Every parent knows that feeding a family is always a balance between giving them food that is good for them, ensuring that everyone eats enough, and demonstrating my love for them by giving them food they really enjoy. Do you get more pleasure from seeing your family eat healthy food or from seeing them all enjoying a meal together?

There is little point in packing a child’s lunch box with healthy snacks if they come home every day untouched, carried by a ravenous and thus bad tempered child who heads straight for the biscuit tin.

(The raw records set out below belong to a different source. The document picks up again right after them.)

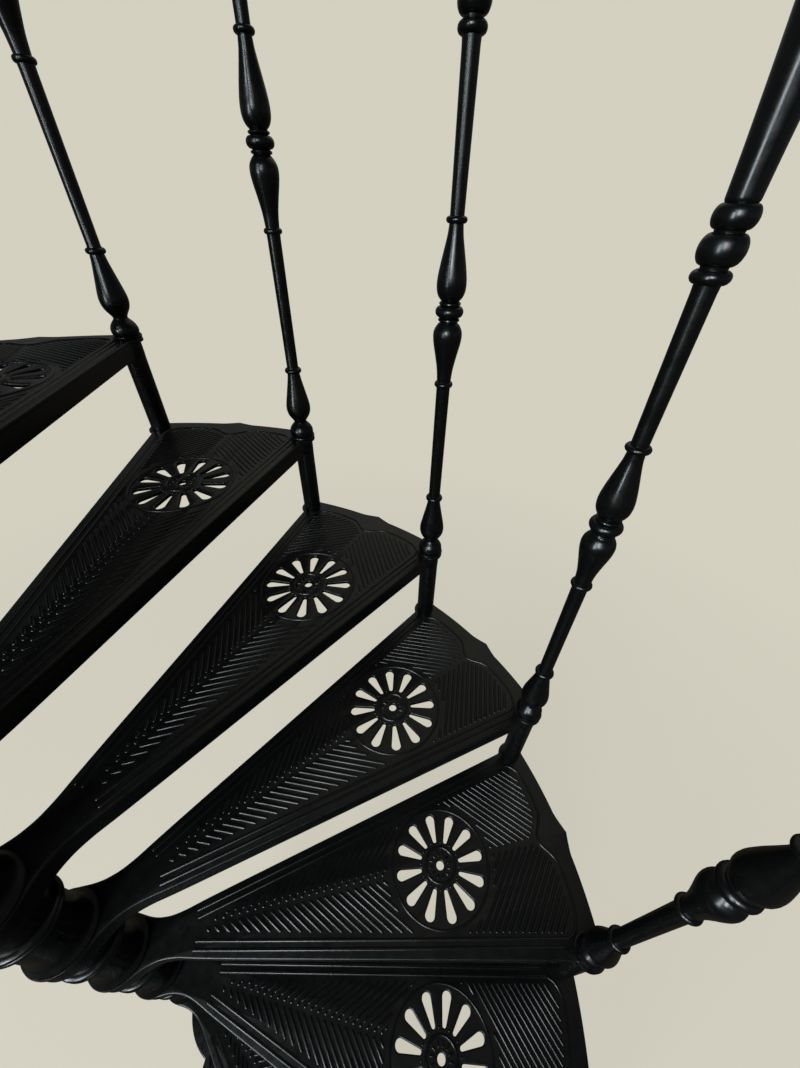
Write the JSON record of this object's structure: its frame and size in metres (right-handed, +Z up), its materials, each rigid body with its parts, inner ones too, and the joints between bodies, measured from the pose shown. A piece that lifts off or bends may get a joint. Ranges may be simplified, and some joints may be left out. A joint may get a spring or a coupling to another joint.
{
  "type": "spiral staircase",
  "caption": "Cast metal spiral staircase with perforated rosette treads, a central newel, turned balusters, spacer tubes and a helical handrail.",
  "frame": {"origin": "on the floor at the newel's axis, in the middle of the base flange's lower face", "axes": "+Z up along the newel; +X points at the front corner of the first tread, and the stair climbs anticlockwise seen from above"},
  "size_m": [1.6456, 1.6352, 3.6573],
  "materials": {
    "castings": "black paint, satin to semi-gloss",
    "handrail": "black paint, semi-gloss"
  },
  "bodies": {
    "root": {"base_flange": "castings", "newel_pole": "castings", "newel_sleeves": "castings", "newel_finial": "castings", "spacer_tubes": "castings", "landing_plate": "castings", "tread_01": "castings", "tread_02": "castings", "tread_03": "castings", "tread_04": "castings", "tread_05": "castings", "tread_06": "castings", "tread_07": "castings", "tread_08": "castings", "tread_09": "castings", "tread_10": "castings", "tread_11": "castings", "tread_12": "castings", "tread_13": "castings", "baluster_01": "castings", "baluster_02": "castings", "baluster_03": "castings", "baluster_04": "castings", "baluster_05": "castings", "baluster_06": "castings", "baluster_07": "castings", "baluster_08": "castings", "baluster_09": "castings", "baluster_10": "castings", "baluster_11": "castings", "baluster_12": "castings", "baluster_13": "castings", "baluster_14": "castings", "handrail_1": "handrail", "handrail_2": "handrail", "handrail_3": "handrail", "handrail_4": "handrail"}
  },
  "joints": []
}
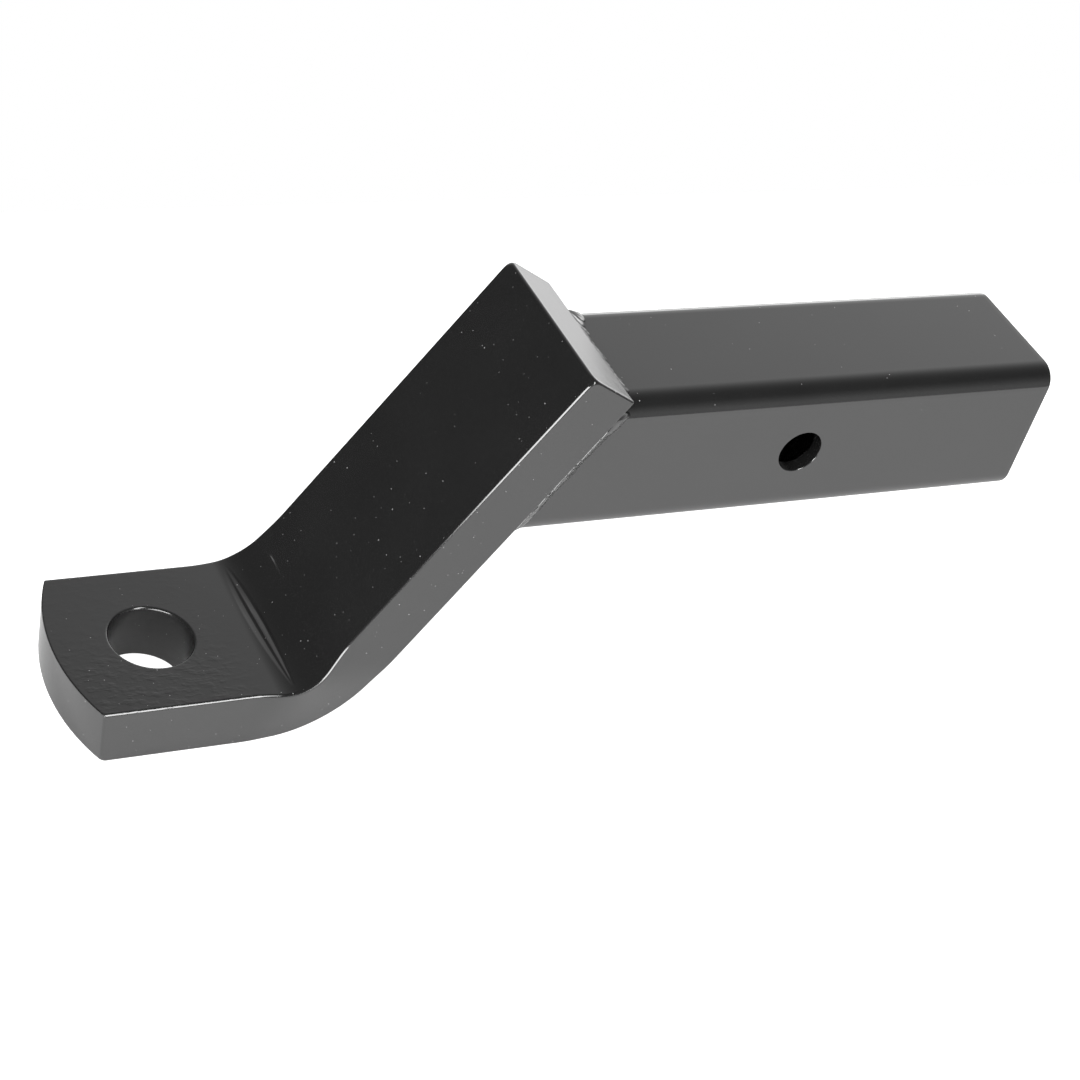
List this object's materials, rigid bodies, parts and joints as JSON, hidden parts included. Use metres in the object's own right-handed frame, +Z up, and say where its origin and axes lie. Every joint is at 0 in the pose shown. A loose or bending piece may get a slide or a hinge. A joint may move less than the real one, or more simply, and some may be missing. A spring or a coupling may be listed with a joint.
{
  "type": "ball mount",
  "caption": "Drop ball mount: a thick flat bar bent once, with a ball hole in its level end, welded to a hollow square shank with a cross hole for the hitch pin.",
  "frame": {"origin": "centre of the hitch pin hole, halfway between the shank's two side walls and halfway up the shank", "axes": "+X along the shank to its open end, +Y along the pin hole to the left when looking along +X, +Z up, square to the ball platform"},
  "size_m": [0.3275, 0.0668, 0.1366],
  "materials": {
    "coated_steel": "gloss black powder coat with a faint orange peel",
    "coated_weld": "gloss black powder coat over a rippled weld"
  },
  "bodies": {
    "root": {"ball_bar": "coated_steel", "shank_tube": "coated_steel", "top_weld": "coated_weld", "bottom_weld": "coated_weld", "left_weld": "coated_weld", "right_weld": "coated_weld"}
  },
  "joints": []
}
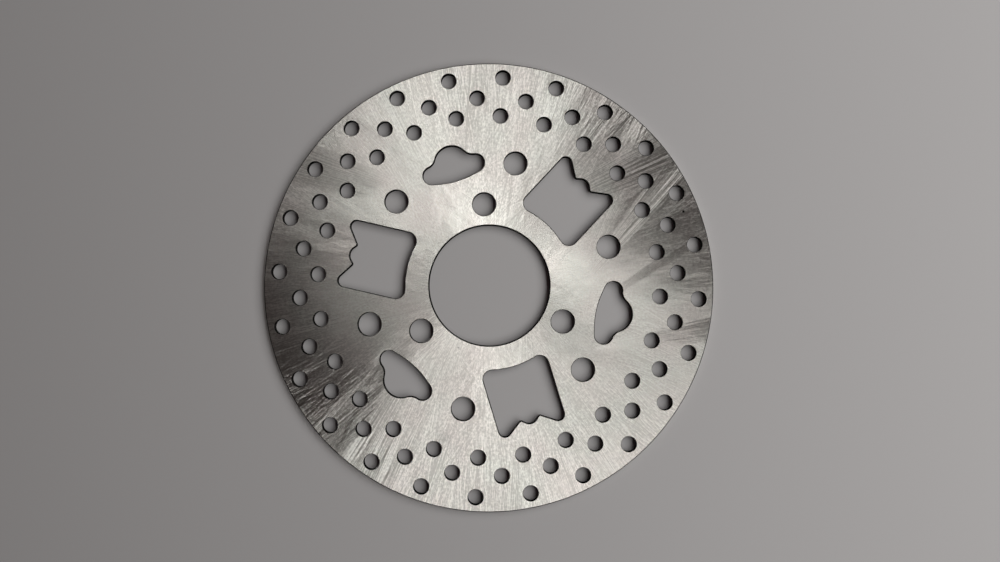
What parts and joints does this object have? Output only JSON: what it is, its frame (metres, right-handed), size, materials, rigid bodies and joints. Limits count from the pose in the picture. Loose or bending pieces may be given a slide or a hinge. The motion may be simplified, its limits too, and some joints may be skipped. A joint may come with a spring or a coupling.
{
  "type": "brake disc rotor",
  "caption": "Flat one-piece motorcycle brake disc with a hub bore, bolt holes, rings of vent holes and shaped windows.",
  "frame": {"origin": "on the disc's spin axis, in the plane of the hub-side face", "axes": "+Z along the spin axis, away from the wheel hub; +Y through one hole of the inner bolt circle"},
  "size_m": [0.22, 0.22, 0.0035],
  "materials": {
    "ground_stainless": "machine-ground, with fine crossing scratches and a faint warm tint"
  },
  "bodies": {
    "root": {"brake_disc": "ground_stainless"}
  },
  "joints": []
}
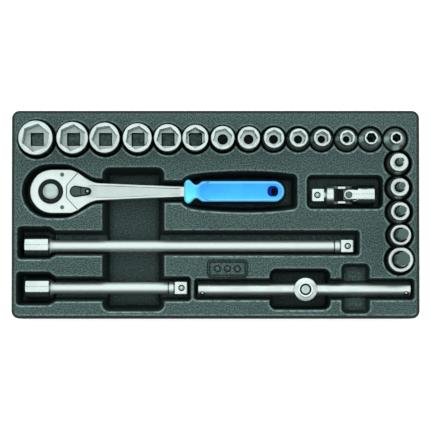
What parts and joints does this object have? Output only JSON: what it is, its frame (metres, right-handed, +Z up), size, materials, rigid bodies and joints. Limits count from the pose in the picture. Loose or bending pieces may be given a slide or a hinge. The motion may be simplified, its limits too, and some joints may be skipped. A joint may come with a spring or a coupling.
{
  "type": "socket wrench set in case",
  "caption": "Square-drive socket wrench set lying in a moulded drawer tray: hexagon and bit sockets, reversible ratchet, extension bars, joint and sliding T handle.",
  "frame": {"origin": "centre of the tray's underside", "axes": "+X along the tray's long side from the large sockets to the small ones, +Y towards the row of sockets, +Z up"},
  "size_m": [0.31, 0.158, 0.0682],
  "materials": {
    "tray_plastic": "dark grey-green moulded ABS with a fine pebbled grain",
    "tray_panel": "plain closing panel",
    "chrome_socket": "polished chrome plate",
    "satin_holder": "satin chrome",
    "dark_bit": "dark burnished tool steel",
    "satin_chrome": "fine satin chrome",
    "cover_chrome": "fine satin chrome",
    "dark_screw": "burnished steel",
    "drive_steel": "chrome plate",
    "black_dial": "black",
    "button_chrome": "bright chrome",
    "ball_steel": "polished ball",
    "black_lever": "dark grey",
    "pin_steel": "turned pin",
    "pawl_steel": "hardened steel",
    "blue_grip": "light blue hard plastic",
    "navy_grip": "dark blue soft side panels",
    "bar_chrome": "polished chrome plate",
    "joint_chrome": "polished chrome plate",
    "joint_dark": "dark burnished steel",
    "t_chrome": "polished chrome plate"
  },
  "bodies": {
    "tray": {"tray_shell": "tray_plastic", "tray_base": "tray_panel"},
    "socket_19_body": {"socket_19": "chrome_socket"},
    "socket_18_body": {"socket_18": "chrome_socket"},
    "socket_17_body": {"socket_17": "chrome_socket"},
    "socket_16_body": {"socket_16": "chrome_socket"},
    "socket_15_body": {"socket_15": "chrome_socket"},
    "socket_14_body": {"socket_14": "chrome_socket"},
    "socket_13_body": {"socket_13": "chrome_socket"},
    "socket_12_body": {"socket_12": "chrome_socket"},
    "socket_11_body": {"socket_11": "chrome_socket"},
    "socket_10_body": {"socket_10": "chrome_socket"},
    "socket_09_body": {"socket_09": "chrome_socket"},
    "socket_08_body": {"socket_08": "chrome_socket"},
    "socket_07_body": {"socket_07": "chrome_socket"},
    "socket_06_body": {"socket_06": "chrome_socket"},
    "bit_socket_04": {"holder_04": "satin_holder", "bit_04": "dark_bit"},
    "bit_socket_05": {"holder_05": "satin_holder", "bit_05": "dark_bit"},
    "bit_socket_06": {"holder_06": "satin_holder", "bit_06": "dark_bit"},
    "bit_socket_08": {"holder_08": "satin_holder", "bit_08": "dark_bit"},
    "bit_socket_10": {"holder_10": "satin_holder", "bit_10": "dark_bit"},
    "ratchet": {"ratchet_body": "satin_chrome", "ratchet_cover": "cover_chrome", "cover_screws": "dark_screw", "grip_core": "blue_grip", "grip_sides": "navy_grip"},
    "ratchet_drive": {"drive_gear": "drive_steel", "dial_ring": "black_dial"},
    "quick_release": {"release_button": "button_chrome"},
    "drive_ball_body": {"drive_ball": "ball_steel"},
    "lever": {"reversing_lever": "black_lever", "lever_pin": "pin_steel"},
    "pawl_body": {"pawl": "pawl_steel"},
    "long_bar": {"long_extension": "bar_chrome"},
    "long_bar_ball": {"long_ball": "ball_steel"},
    "short_bar": {"short_extension": "bar_chrome"},
    "short_bar_ball": {"short_ball": "ball_steel"},
    "joint_yoke": {"uj_drive_yoke": "joint_chrome"},
    "joint_cross": {"uj_cross": "joint_dark"},
    "joint_socket": {"uj_socket_yoke": "joint_chrome"},
    "joint_ball": {"uj_ball": "ball_steel"},
    "t_handle_bar": {"t_bar": "t_chrome", "t_end_balls": "ball_steel"},
    "t_handle_head": {"t_slider": "t_chrome", "t_cap": "button_chrome"},
    "t_handle_ball": {"t_ball": "ball_steel"}
  },
  "joints": [
    {"name": "socket_19_lift", "type": "slide", "parent": "tray", "child": "socket_19_body", "axis": [0, 0, 1], "range_m": [0, 0.055]},
    {"name": "socket_18_lift", "type": "slide", "parent": "tray", "child": "socket_18_body", "axis": [0, 0, 1], "range_m": [0, 0.055]},
    {"name": "socket_17_lift", "type": "slide", "parent": "tray", "child": "socket_17_body", "axis": [0, 0, 1], "range_m": [0, 0.055]},
    {"name": "socket_16_lift", "type": "slide", "parent": "tray", "child": "socket_16_body", "axis": [0, 0, 1], "range_m": [0, 0.055]},
    {"name": "socket_15_lift", "type": "slide", "parent": "tray", "child": "socket_15_body", "axis": [0, 0, 1], "range_m": [0, 0.055]},
    {"name": "socket_14_lift", "type": "slide", "parent": "tray", "child": "socket_14_body", "axis": [0, 0, 1], "range_m": [0, 0.055]},
    {"name": "socket_13_lift", "type": "slide", "parent": "tray", "child": "socket_13_body", "axis": [0, 0, 1], "range_m": [0, 0.055]},
    {"name": "socket_12_lift", "type": "slide", "parent": "tray", "child": "socket_12_body", "axis": [0, 0, 1], "range_m": [0, 0.055]},
    {"name": "socket_11_lift", "type": "slide", "parent": "tray", "child": "socket_11_body", "axis": [0, 0, 1], "range_m": [0, 0.055]},
    {"name": "socket_10_lift", "type": "slide", "parent": "tray", "child": "socket_10_body", "axis": [0, 0, 1], "range_m": [0, 0.055]},
    {"name": "socket_09_lift", "type": "slide", "parent": "tray", "child": "socket_09_body", "axis": [0, 0, 1], "range_m": [0, 0.055]},
    {"name": "socket_08_lift", "type": "slide", "parent": "tray", "child": "socket_08_body", "axis": [0, 0, 1], "range_m": [0, 0.055]},
    {"name": "socket_07_lift", "type": "slide", "parent": "tray", "child": "socket_07_body", "axis": [0, 0, 1], "range_m": [0, 0.055]},
    {"name": "socket_06_lift", "type": "slide", "parent": "tray", "child": "socket_06_body", "axis": [0, 0, 1], "range_m": [0, 0.055]},
    {"name": "bit_socket_04_lift", "type": "slide", "parent": "tray", "child": "bit_socket_04", "axis": [0, 0, 1], "range_m": [0, 0.055]},
    {"name": "bit_socket_05_lift", "type": "slide", "parent": "tray", "child": "bit_socket_05", "axis": [0, 0, 1], "range_m": [0, 0.055]},
    {"name": "bit_socket_06_lift", "type": "slide", "parent": "tray", "child": "bit_socket_06", "axis": [0, 0, 1], "range_m": [0, 0.055]},
    {"name": "bit_socket_08_lift", "type": "slide", "parent": "tray", "child": "bit_socket_08", "axis": [0, 0, 1], "range_m": [0, 0.055]},
    {"name": "bit_socket_10_lift", "type": "slide", "parent": "tray", "child": "bit_socket_10", "axis": [0, 0, 1], "range_m": [0, 0.055]},
    {"name": "ratchet_lift", "type": "slide", "parent": "tray", "child": "ratchet", "axis": [0, 0, 1], "range_m": [0, 0.065]},
    {"name": "drive_turn", "type": "hinge", "parent": "ratchet", "child": "ratchet_drive", "pos_m": [-0.1263, 0.0178, 0.028], "axis": [0, 0, 1], "continuous": true},
    {"name": "button_press", "type": "slide", "parent": "ratchet_drive", "child": "quick_release", "axis": [0, 0, -1], "range_m": [0, 0.002], "stiffness_N_per_m": 500, "springref_m": -0.002},
    {"name": "drive_ball_in", "type": "slide", "parent": "ratchet_drive", "child": "drive_ball_body", "axis": [0, 1, 0], "range_m": [0, 0.0008]},
    {"name": "lever_flip", "type": "hinge", "parent": "ratchet", "child": "lever", "pos_m": [-0.1072, 0.0178, 0.0365], "axis": [0, 0, 1], "range_deg": [-20, 20]},
    {"name": "pawl_rock", "type": "hinge", "parent": "ratchet", "child": "pawl_body", "pos_m": [-0.1072, 0.0178, 0.0275], "axis": [0, 0, 1], "range_deg": [-3, 3]},
    {"name": "long_bar_lift", "type": "slide", "parent": "tray", "child": "long_bar", "axis": [0, 0, 1], "range_m": [0, 0.055]},
    {"name": "long_ball_in", "type": "slide", "parent": "long_bar", "child": "long_bar_ball", "axis": [0, 0, -1], "range_m": [0, 0.0006], "stiffness_N_per_m": 1500, "springref_m": -0.001},
    {"name": "short_bar_lift", "type": "slide", "parent": "tray", "child": "short_bar", "axis": [0, 0, 1], "range_m": [0, 0.055]},
    {"name": "short_ball_in", "type": "slide", "parent": "short_bar", "child": "short_bar_ball", "axis": [0, 0, -1], "range_m": [0, 0.0006], "stiffness_N_per_m": 1500, "springref_m": -0.001},
    {"name": "joint_lift", "type": "slide", "parent": "tray", "child": "joint_yoke", "axis": [0, 0, 1], "range_m": [0, 0.055]},
    {"name": "joint_tilt", "type": "hinge", "parent": "joint_yoke", "child": "joint_cross", "pos_m": [0.1019, 0.0152, 0.028], "axis": [0, 1, 0], "range_deg": [-40, 0]},
    {"name": "joint_swing", "type": "hinge", "parent": "joint_cross", "child": "joint_socket", "pos_m": [0.1019, 0.0152, 0.028], "axis": [0, 0, 1], "range_deg": [-5, 18]},
    {"name": "joint_ball_in", "type": "slide", "parent": "joint_yoke", "child": "joint_ball", "axis": [0, 0, -1], "range_m": [0, 0.0006], "stiffness_N_per_m": 1500, "springref_m": -0.001},
    {"name": "t_handle_lift", "type": "slide", "parent": "tray", "child": "t_handle_bar", "axis": [0, 0, 1], "range_m": [0, 0.065]},
    {"name": "t_head_slide", "type": "slide", "parent": "t_handle_bar", "child": "t_handle_head", "axis": [1, 0, 0], "range_m": [-0.017, 0.009]},
    {"name": "t_ball_in", "type": "slide", "parent": "t_handle_head", "child": "t_handle_ball", "axis": [0, 1, 0], "range_m": [0, 0.0006], "stiffness_N_per_m": 1500, "springref_m": -0.001}
  ],
  "couplings": [
    {"joint": "drive_ball_in", "follows": "button_press", "ratio": 0.4},
    {"joint": "pawl_rock", "follows": "lever_flip", "ratio": 0.15}
  ]
}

So, the consumers’ view of your brand – be it a ‘healthy’ brand or an indulgence – is unlikely to be entirely logical. A high fat processed meaty snack may be thought of as ideal for a child’s lunch box as it is something they will eat, it will fill them up, it makes them happy and it is encouraging a habit of eating savoury rather than sweet snacks. Crisps may be considered the ‘healthy’ alternative if the other choice is a chocolate bar. A high sugar – or artificially sweetened – squash concentrate a good thing if it is the only way to get the children to drink any water.

And we make similar decisions when choosing our own food. We want to make healthy choices but find our desire for something more filling, more comforting, more enjoyable will – at that moment – often outweigh our desire for something healthier. And it is invariably not difficult to justify our decision to ourselves – a little red wine is good for you, I ate a healthy lunch, I missed my lunch, a little cream sauce will not do me any harm, it is dark chocolate after all not milk…

If we are to compete – let alone win – in this market we need to understand the complex emotional responses of our consumers to ours and our competitors’ products. This is not just about the emotions felt after consuming our products or those prompted by the appearance or the mention of the products. We need to understand the unconscious judgements and comparisons that the consumer is making and what it is about our communications, appearance, consumption experience etc. that drives these judgements.

We live in a time of hugely increasing knowledge as technology enables us to measure almost any aspect of consumer behaviour, but greater knowledge is of limited help without understanding. True insight comes from understanding the motivations that drive the behaviours. These motivations are subliminal, rarely rational, but we can understand and explain them. It just takes a little bravery.